# mule hauling wood



## sctstoys72 (Feb 3, 2009)

one of my toys


----------



## mantis (Feb 3, 2009)

pretty neat.What is it?


----------



## M.R. (Feb 3, 2009)

mantis said:


> pretty neat.What is it?



http://www.militarytrader.com/googlesearch/ place ' Mule ' in search

Opened this thread expecting to see a pair of long ears. :biggrinbounce2:


----------



## fluidpower1 (Aug 7, 2009)

*The Latest Military ATV/Hauler/Tow Vehicle*

Take a look at the newest Military All Wheel Hydraulic Drive HUMVEE. 

http://www.hydraulicspneumatics.com/200/Issue/Article/False/83400/Issue


----------



## Pruitt1222 (Aug 8, 2009)

Thats so cool man, I wish I had one. There is a older man down the street who has one on mattracks, Its way to tall. I talk to him all the time, Always try and talk him outta it. Never any luck, Cool toy. What kinda load can you pull with that?


----------



## fluidpower1 (Aug 8, 2009)

They claim it can pull a Chinook Helicopter up the ramp of a cargo plane for transporting it to distant locations. Also run on the flat at up to 50 MPH. 
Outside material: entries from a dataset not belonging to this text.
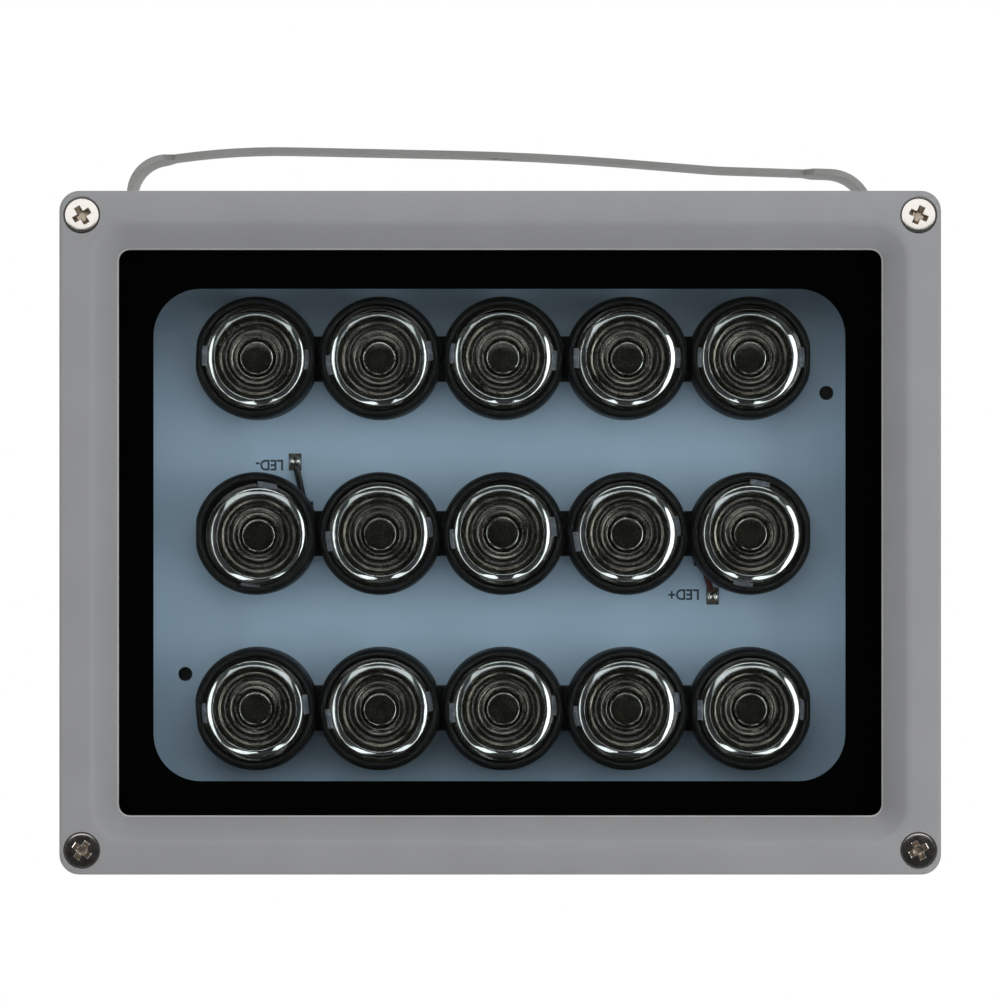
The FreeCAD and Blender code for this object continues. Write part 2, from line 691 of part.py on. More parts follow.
def wire_hole(sign):
    """Where a wire goes through the board, across and up from the middle of the head."""
    return f"({end_led[sign]} + size.{sign}_hole_out)", f"(size.led_rise + size.{sign}_hole_up)"


def wire_joint(sign):
    """Where a wire is soldered: above the left end holder or below the right one, clear of its rim."""
    inner = f"(abs(size.{sign}_joint_out) - size.solder_width / 2)"
    rim = f"sqrt({holder_radius} ^ 2 - {inner} ^ 2)"
    rise = f"({rim} + size.{sign}_joint_clear + size.solder_length / 2)"
    return f"({end_led[sign]} + size.{sign}_joint_out)", f"(size.led_rise {joint_side[sign]} {rise})"


def draw_wire_slots(sketch):
    for sign in ("minus", "plus"):
        draw_box(sketch, "size.wire_slot", "size.wire_slot", *wire_hole(sign))


def make_rear_cover():
    seal = new_body("rear_cover_seal")
    wide, tall = f"({rim_wide} - 2 * size.cover_clear)", f"({rim_tall} - 2 * size.cover_clear)"
    ring = front_sketch(seal, "seal_outline", seal_y)
    draw_box(ring, wide, tall)
    draw_box(ring, well_wide, well_tall)
    pad_back(seal, "seal_ring", ring, "size.cover_seal")
    body = new_body("rear_cover")
    plate = front_sketch(body, "cover_outline", cover_y)
    draw_box(plate, wide, tall)
    pad_back(body, "cover_plate", plate, "size.cover_thick")
    posts = front_sketch(body, "cover_post_outlines", cover_y)
    for side in ("-", ""):
        reach = f"{side}({well_wide} / 2 - size.cover_post_inset)"
        draw_box(posts, "size.cover_post", "size.cover_post", reach)
    add_feature(body, "Pad", "cover_posts", posts, f"{cover_y} - {driver_back_y} - size.post_clear")


def make_led_board():
    body = new_body("led_board")
    plate = front_sketch(body, "board_outline", board_y)
    draw_box(plate, "size.board_width", "size.board_height", "size.board_shift")
    draw_circle(plate, "size.spare_hole", spare_right, "size.spare_right_rise")
    draw_circle(plate, "size.spare_hole", spare_left, "-size.spare_left_rise")
    draw_wire_slots(plate)
    pad_back(body, "board_sheet", plate, "size.board_thick")
    pad = new_body("thermal_pad")
    sheet_outline = front_sketch(pad, "pad_outline", pad_y)
    draw_box(sheet_outline, "size.board_width", "size.board_height", "size.board_shift")
    draw_wire_slots(sheet_outline)
    pad_back(pad, "pad_sheet", sheet_outline, "size.pad_thick")


def at_first_led(body):
    """Puts the body's origin on the board at the lower left LED, where the patterns start."""
    body.setExpression("Placement.Base.x", "size.led_shift - 2 * size.led_pitch")
    body.setExpression("Placement.Base.y", board_y)
    body.setExpression("Placement.Base.z", "size.led_rise - size.pivot_drop - size.row_pitch")


def at_all_leds(body, name, features, sketch):
    grid(body, name, features, sketch, "4 * size.led_pitch", "2 * size.row_pitch", 5, 3)


def draw_flatted_circle(sketch, radius, flat):
    """A circle about the origin with a flat at its left and one at its right."""
    r, reach = number(radius), number(flat)
    lean = math.acos(reach / r)
    circle = Part.Circle(Vector(), Vector(0, 0, 1), r)
    top = sketch.addGeometry(Part.ArcOfCircle(circle, lean, math.pi - lean), False)
    low = sketch.addGeometry(Part.ArcOfCircle(circle, math.pi + lean, 2 * math.pi - lean), False)
    ends = [(top, 2, low, 1), (low, 2, top, 1)]
    for arc in (top, low):
        sketch.addConstraint(Sketcher.Constraint("Coincident", arc, 3, -1, 1))
    sketch.addConstraint(Sketcher.Constraint("Equal", top, low))
    hold(sketch, "Radius", (top,), radius)
    for first, first_end, second, second_end in ends:
        points = sketch.getPoint(first, first_end), sketch.getPoint(second, second_end)
        line = sketch.addGeometry(Part.LineSegment(*points), False)
        sketch.addConstraint(Sketcher.Constraint("Coincident", line, 1, first, first_end))
        sketch.addConstraint(Sketcher.Constraint("Coincident", line, 2, second, second_end))
        sketch.addConstraint(Sketcher.Constraint("Vertical", line))
    hold(sketch, "DistanceX", (-1, 1, top, 1), flat)
    hold(sketch, "DistanceX", (top, 2, -1, 1), flat)


def make_leds():
    emitters = new_body("led_emitters")
    at_first_led(emitters)
    base = front_sketch(emitters, "led_outline", "0")
    draw_box(base, "size.led_size", "size.led_size")
    package = add_feature(emitters, "Pad", "led_package", base, "size.led_tall")
    at_all_leds(emitters, "all_emitters", [package], base)
    holders = new_body("lens_holders")
    at_first_led(holders)
    cup = front_sketch(holders, "holder_outline", "0")
    draw_flatted_circle(cup, holder_radius, holder_flat)
    draw_box(cup, "size.holder_well", "size.holder_well")
    holder = add_feature(holders, "Pad", "holder", cup, "size.holder_tall")
    at_all_leds(holders, "all_holders", [holder], cup)
    reliefs = front_sketch(holders, "wire_relief_outlines", "0")
    for sign in ("minus", "plus"):
        hole_x, hole_z = wire_hole(sign)
        joint_z = wire_joint(sign)[1]
        length = f"(abs({joint_z} - {hole_z}) + 2 * size.relief_beyond)"
        draw_box(reliefs, "size.relief_width", length, f"({hole_x} - {end_led['minus']})",
                 f"(({joint_z} + {hole_z}) / 2 - size.led_rise + size.row_pitch)")
    pocket_front(holders, "wire_reliefs", reliefs, "size.relief_tall")
    lenses = new_body("lenses")
    at_first_led(lenses)
    disc = front_sketch(lenses, "lens_circle", "-size.holder_tall")
    draw_circle(disc, f"{holder_radius} - size.lens_inset")
    lens = add_feature(lenses, "Pad", "lens_disc", disc, "size.lens_thick")
    at_all_leds(lenses, "all_lenses", [lens], disc)


def make_wire(name, sign):
    """A wire that runs along the board from its solder joint and turns back through the board."""
    body = new_body(name)
    hole_x, hole_z = wire_hole(sign)
    joint_x, joint_z = wire_joint(sign)
    run_x, run_z = f"({joint_x} - {hole_x})", f"({joint_z} - {hole_z})"
    body.setExpression("Placement.Base.x", hole_x)
    body.setExpression("Placement.Base.z", f"{hole_z} - size.pivot_drop")
    body.Placement.Rotation = Rotation(Vector(0, 1, 0), 10)
    body.setExpression("Placement.Rotation.Angle", f"atan2({run_x}; {run_z})")
    length = f"(sqrt({run_x} ^ 2 + {run_z} ^ 2) - size.wire_start)"
    lie = f"({board_y} - size.wire_flats / 2 - size.wire_clear)"
    path = new_sketch(body, "YZ_Plane", f"{name}_path")
    y, z, end = number(lie), number(length), number(driver_y)
    path.addGeometry(Part.LineSegment(Vector(y, z, 0), Vector(y, 0, 0)), False)
    path.addGeometry(Part.LineSegment(Vector(y, 0, 0), Vector(end, 0, 0)), False)
    path.addConstraint(Sketcher.Constraint("Coincident", 0, 2, 1, 1))
    path.addConstraint(Sketcher.Constraint("Vertical", 0))
    hold_point(path, 0, 1, lie, length)
    hold_point(path, 1, 2, driver_y, "0")
    path.addConstraint(Sketcher.Constraint("Horizontal", 1))
    section = new_sketch(body, "XY_Plane", f"{name}_section", length)
    draw_hexagon(section, "size.wire_flats", x="0", y=lie)
    pipe = body.newObject("PartDesign::AdditivePipe", f"{name}_run")
    pipe.Profile = (section, [""])
    pipe.Spine = (path, ["Edge1", "Edge2"])
    pipe.Transition = "Right corner"


def make_solder():
    body = new_body("solder_joints")
    for sign in ("minus", "plus"):
        foot = front_sketch(body, f"{sign}_solder_outline", board_y)
        draw_box(foot, "size.solder_width", "size.solder_length", *wire_joint(sign))
        add_feature(body, "Pad", f"{sign}_solder", foot, "size.solder_rise")


def make_driver():
    board = new_body("driver_board")
    plate = front_sketch(board, "driver_outline", driver_y)
    draw_box(plate, f"{well_wide} - 2 * size.driver_clear", f"{well_tall} - 2 * size.driver_clear")
    pad_back(board, "driver_sheet", plate, "size.driver_thick")
    for name in ("transformer", "capacitor", "terminal"):
        part = new_body(f"driver_{name}")
        block = front_sketch(part, f"{name}_outline", driver_back_y)
        draw_box(block, f"size.{name}_width", f"size.{name}_height", f"size.{name}_x", f"size.{name}_z")
        pad_back(part, f"{name}_block", block, f"size.{name}_tall")


def make_gland():
    body = new_body("gland_body")
    hexagon = new_sketch(body, "XY_Plane", "gland_hex_outline", box_under)
    draw_hexagon(hexagon, "size.gland_flats", y=gland_y)
    draw_circle(hexagon, "size.gland_bore", y=gland_y)
    add_feature(body, "Pad", "gland_hex", hexagon, "size.gland_hex_thick", reverse=True)
    neck = new_sketch(body, "XY_Plane", "gland_thread_circle", box_under)
    draw_circle(neck, "size.gland_thread", y=gland_y)
    draw_circle(neck, "size.gland_bore", y=gland_y)
    add_feature(body, "Pad", "gland_thread", neck, "size.box_wall + size.gland_inside")
    cap = new_body("gland_cap")
    nut = new_sketch(cap, "XY_Plane", "gland_cap_outline", f"{box_under} - size.gland_hex_thick")
    draw_hexagon(nut, "size.cap_flats", y=gland_y)
    draw_circle(nut, "size.gland_bore", y=gland_y)
    add_feature(cap, "Pad", "gland_cap_nut", nut, "size.cap_length", reverse=True)


make_bracket()
make_pivot_bolts()
make_front_frame()
make_frame_screws()
make_glass()
make_rear_housing()
make_rear_cover()
make_led_board()
make_leds()
make_wire("negative_wire", "minus")
make_wire("positive_wire", "plus")
make_solder()
make_driver()
make_gland()

doc.recompute()
for item in doc.Objects:
    if {"Invalid", "Error"} & set(item.State):
        raise RuntimeError(f"{item.Label} could not be built: {item.State}")
for cut in cuts:
    base = cut.BaseFeature.Shape
    if cut.Shape.Volume > base.Volume - 0.01:
        raise RuntimeError(f"{cut.Label} removes nothing")
for piece in pieces:
    if piece.Shape.isNull() or not piece.Shape.isValid():
        raise RuntimeError(f"{piece.Label} has no valid shape")
os.makedirs("parts", exist_ok=True)
for piece in pieces:
    piece.Shape.exportStep(f"parts/{piece.Label}.step")
    box = piece.Shape.BoundBox
    print(f"{piece.Label}: {len(piece.Shape.Solids)} solids, {piece.Shape.Volume:.1f} mm3, "
          f"x {box.XMin:.2f} {box.XMax:.2f} y {box.YMin:.2f} {box.YMax:.2f} z {box.ZMin:.2f} {box.ZMax:.2f}")
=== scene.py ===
import bpy
import math
from mathutils import Matrix, Vector


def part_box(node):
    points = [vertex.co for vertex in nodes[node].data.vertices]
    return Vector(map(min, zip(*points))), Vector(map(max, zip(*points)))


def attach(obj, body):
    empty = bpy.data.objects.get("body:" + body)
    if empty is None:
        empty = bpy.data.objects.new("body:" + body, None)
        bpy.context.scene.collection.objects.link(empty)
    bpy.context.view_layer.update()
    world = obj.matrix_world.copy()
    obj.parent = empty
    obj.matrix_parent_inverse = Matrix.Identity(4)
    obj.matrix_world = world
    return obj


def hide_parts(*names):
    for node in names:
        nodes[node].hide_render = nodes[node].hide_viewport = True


# Infrared illuminator. The lamp faces -Y and the bracket's fixing hole is the origin. Blender's lengths
# are metres; the dictionaries of shapes are in millimetres, and their angles in degrees. Small pieces are
# modelled in plan, with their front up, and then stood up to face -Y.

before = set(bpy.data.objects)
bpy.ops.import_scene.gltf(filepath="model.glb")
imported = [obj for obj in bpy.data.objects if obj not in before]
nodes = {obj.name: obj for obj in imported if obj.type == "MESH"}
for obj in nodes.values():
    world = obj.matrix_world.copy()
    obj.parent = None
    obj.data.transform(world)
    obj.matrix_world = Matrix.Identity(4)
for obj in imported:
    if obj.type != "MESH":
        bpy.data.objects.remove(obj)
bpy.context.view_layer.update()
mm = 0.001
slack = 0.01  # millimetres, for finding edges by their place
headBody = "lamp_head"
bracketBody = "mount_bracket"
frameLow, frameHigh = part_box("front_frame")
middle = (frameLow + frameHigh) / 2
frontY = frameLow.y
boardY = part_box("led_board")[0].y
print("frame loaded")


def deselectAll():
    if bpy.context.object and bpy.context.object.mode != "OBJECT":
        bpy.ops.object.mode_set(mode="OBJECT")
    bpy.ops.object.select_all(action="DESELECT")


def pickOnly(piece):
    deselectAll()
    piece.select_set(True)
    bpy.context.view_layer.objects.active = piece


def startEdit(kind):
    bpy.ops.object.mode_set(mode="EDIT")
    bpy.ops.mesh.select_mode(type=kind)
    bpy.ops.mesh.select_all(action="DESELECT")


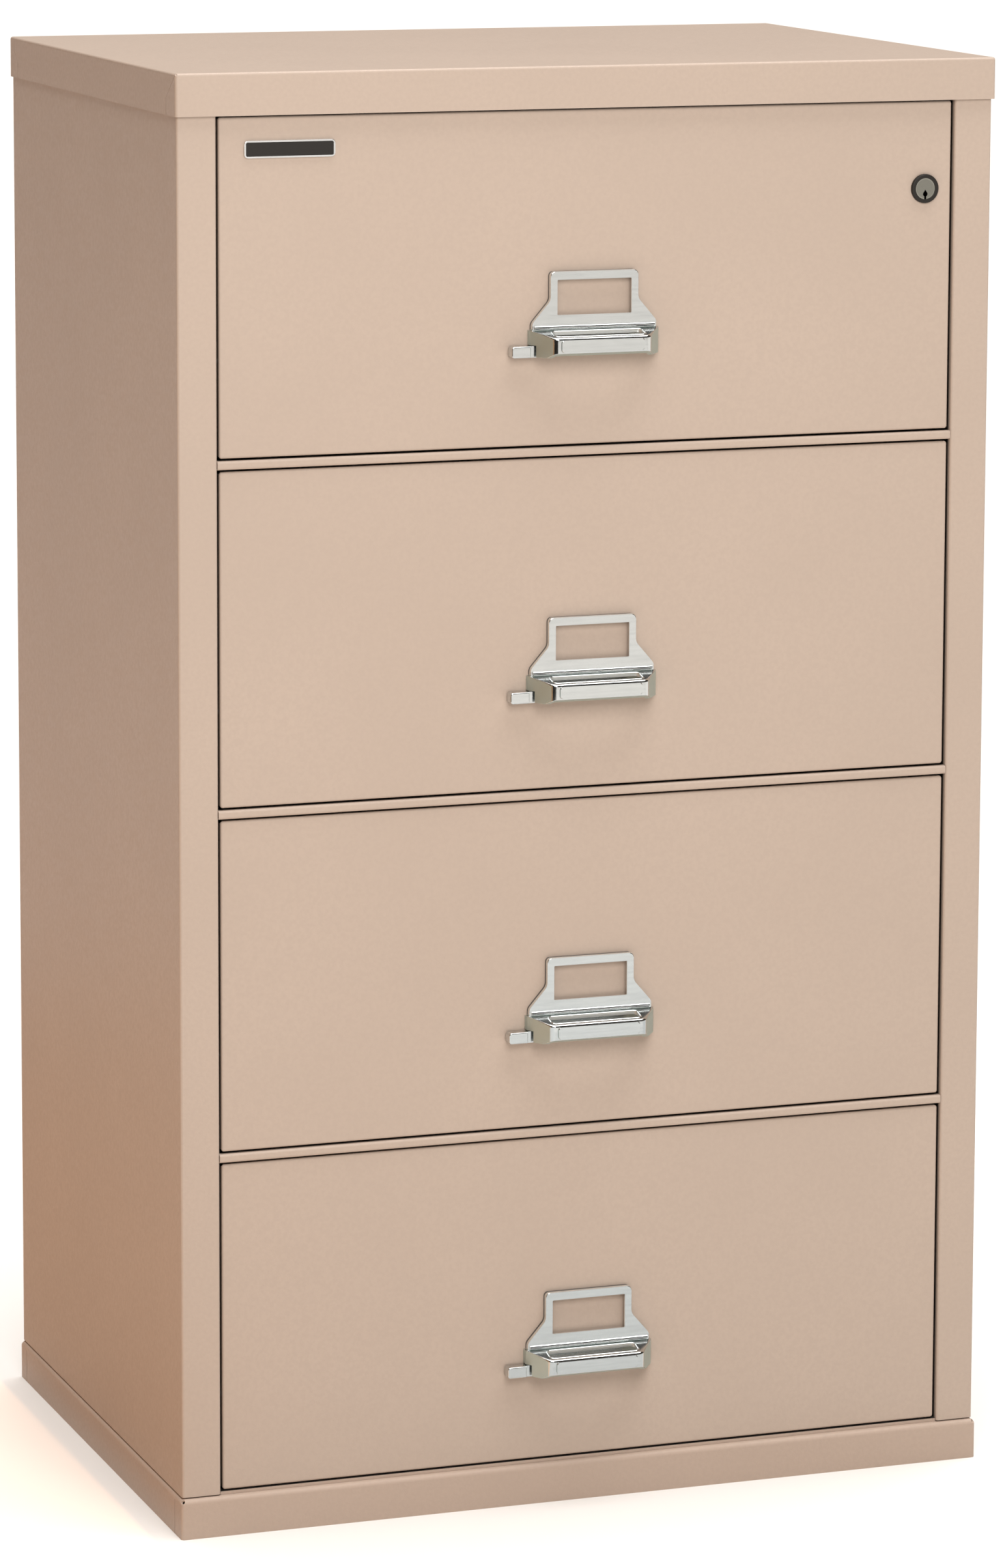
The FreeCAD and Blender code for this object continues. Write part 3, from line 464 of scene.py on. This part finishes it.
def casting_material(name, satin_sides):
    """Plated casting: polished edges, brushed front faces and, on the handles, satin parts with some painted
    light and painted reflection.
    """
    material, tree, shader = new_material(name)
    where = object_coordinates(tree)
    facing = vector_parts(tree, tree.nodes.new("ShaderNodeTexCoord").outputs["Normal"])
    grain = noise(tree, stretched(tree, where, (0.05, 1.0, 1.0)), scale=1400.0, detail=4.0, roughness=0.6)
    strokes = noise(tree, stretched(tree, where, (0.07, 1.0, 1.0)), scale=380.0, detail=3.0)
    smudge = noise(tree, where, scale=60.0, detail=3.0)
    streaks = mix_colours(tree, from_noise(tree, grain, 0.0, 1.0), darker(CHROME, 0.97), darker(CHROME, 1.05))
    marks = remap(tree, strokes, low=0.42, high=0.72, to_low=0.0, to_high=0.7)
    streaks = mix_colours(tree, marks, streaks, darker(CHROME, 0.87))
    brushed = ramp(tree, facing[1], BRUSHED_FROM, BRUSHED_FULL)
    tone = mix_colours(tree, brushed, CHROME, streaks)
    gloss = mix_values(tree, brushed, from_noise(tree, smudge, *POLISHED), from_noise(tree, grain, *BRUSHED))
    web = ramp(tree, facing[2], WEB_FROM, WEB_FULL)
    gloss = mix_values(tree, web, gloss, from_noise(tree, smudge, *WEB))
    if satin_sides:
        tone, gloss = add_satin_and_painted_light(tree, where, facing, smudge, tone, gloss)
    stains = remap(tree, smudge, low=0.45, high=0.75, to_low=0.0, to_high=0.10)
    tone = mix_colours(tree, stains, tone, darker(CHROME, 0.7))
    shader.inputs["Metallic"].default_value = 1.0
    connect(tree, shader, tone, gloss, bump(tree, grain, strength=0.04, distance=0.0001))
    return material


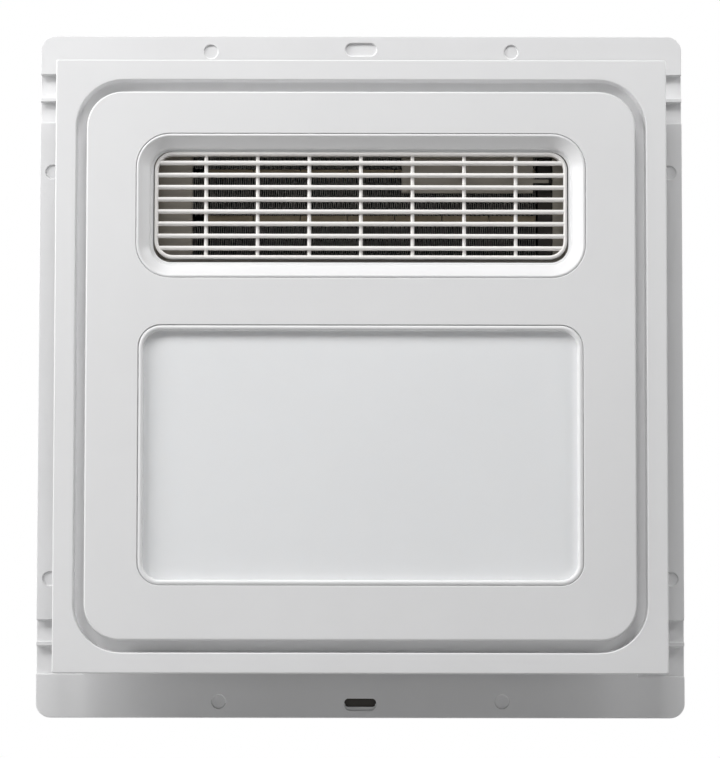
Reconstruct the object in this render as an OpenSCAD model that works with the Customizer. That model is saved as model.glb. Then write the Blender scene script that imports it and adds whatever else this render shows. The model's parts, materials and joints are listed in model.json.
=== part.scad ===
// Bathroom heater exhaust fan, a ceiling unit seen face on.
// Row frame, millimetres: X to the right, Z up the face, Y into the ceiling.
// The ceiling plane is y = 0 and the room is on the -Y side.

/* [Front panel] */
// Width of the square front panel
panel_w = 430; // [415:1:440]
// Height of the square front panel
panel_h = 432; // [420:1:445]
// How far the panel centre sits above the flange centre
panel_rise = 3.5; // [0:0.5:8]
// Distance from the flange face to the front of the panel border
panel_stand = 40; // [38:1:60]
// Depth of the panel skirt behind the border front
panel_skirt = 14; // [10:1:16]
// Wall thickness of the panel moulding
panel_wall = 2.5; // [2:0.1:3]
// Width of the raised middle of the panel
plateau_w = 387; // [370:1:395]
// Height of the raised middle of the panel
plateau_h = 386; // [370:1:392]
// Corner radius of the raised middle
plateau_r = 26; // [15:1:40]
// How far the raised middle stands ahead of the border
plateau_lift = 2.5; // [1.5:0.1:4]
// Width of the groove at the left and right of the raised middle
groove_side = 8; // [5:0.5:9]
// Width of the groove above and below the raised middle
groove_end = 10.5; // [6:0.5:12]
// Depth of the groove below the border front
groove_depth = 3.5; // [2:0.1:5]
// Width of the finger notch in the lower edge of the panel
notch_w = 22; // [14:1:30]
// Distance of the finger notch from the panel centre
notch_x = 200; // [150:1:200]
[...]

There are six hydraulic motors driving six wheels in Parallel for high torque low speed and the circuit changes some motors to Series to obtain the faster travel speeds until all are in series for the highest speed lowest torque.


----------



## chowdozer (Aug 9, 2009)

fluidpower1 said:


> Take a look at the newest Military All Wheel Hydraulic Drive HUMVEE.
> 
> http://www.hydraulicspneumatics.com/200/Issue/Article/False/83400/Issue



That's a Hyvee, not a Humvee. The Humvee is a combat vehicle and was designed to tow very little. The Humvee will be retired in a few years and replaced by the JLTV, which will use a medium duty truck chassis. The Humvee is performing a task it was never designed for. BAE, Lockeed and GD all have entrants in the JLTV competition. Unlike the Humvee, the JLTV will be designed from the beginning with armor versus the armor kits the Humvee has used.


----------



## fluidpower1 (Aug 9, 2009)

Sorry about the wrong name chowdozer, always seem to call the HYVEE a HUMVEE by mistake.

Other than that, what about the unique little piece of equipment?


----------



## chowdozer (Aug 10, 2009)

fluidpower1 said:


> Sorry about the wrong name chowdozer, always seem to call the HYVEE a HUMVEE by mistake.
> 
> Other than that, what about the unique little piece of equipment?



Neat? yeah, I just don't see the application.


----------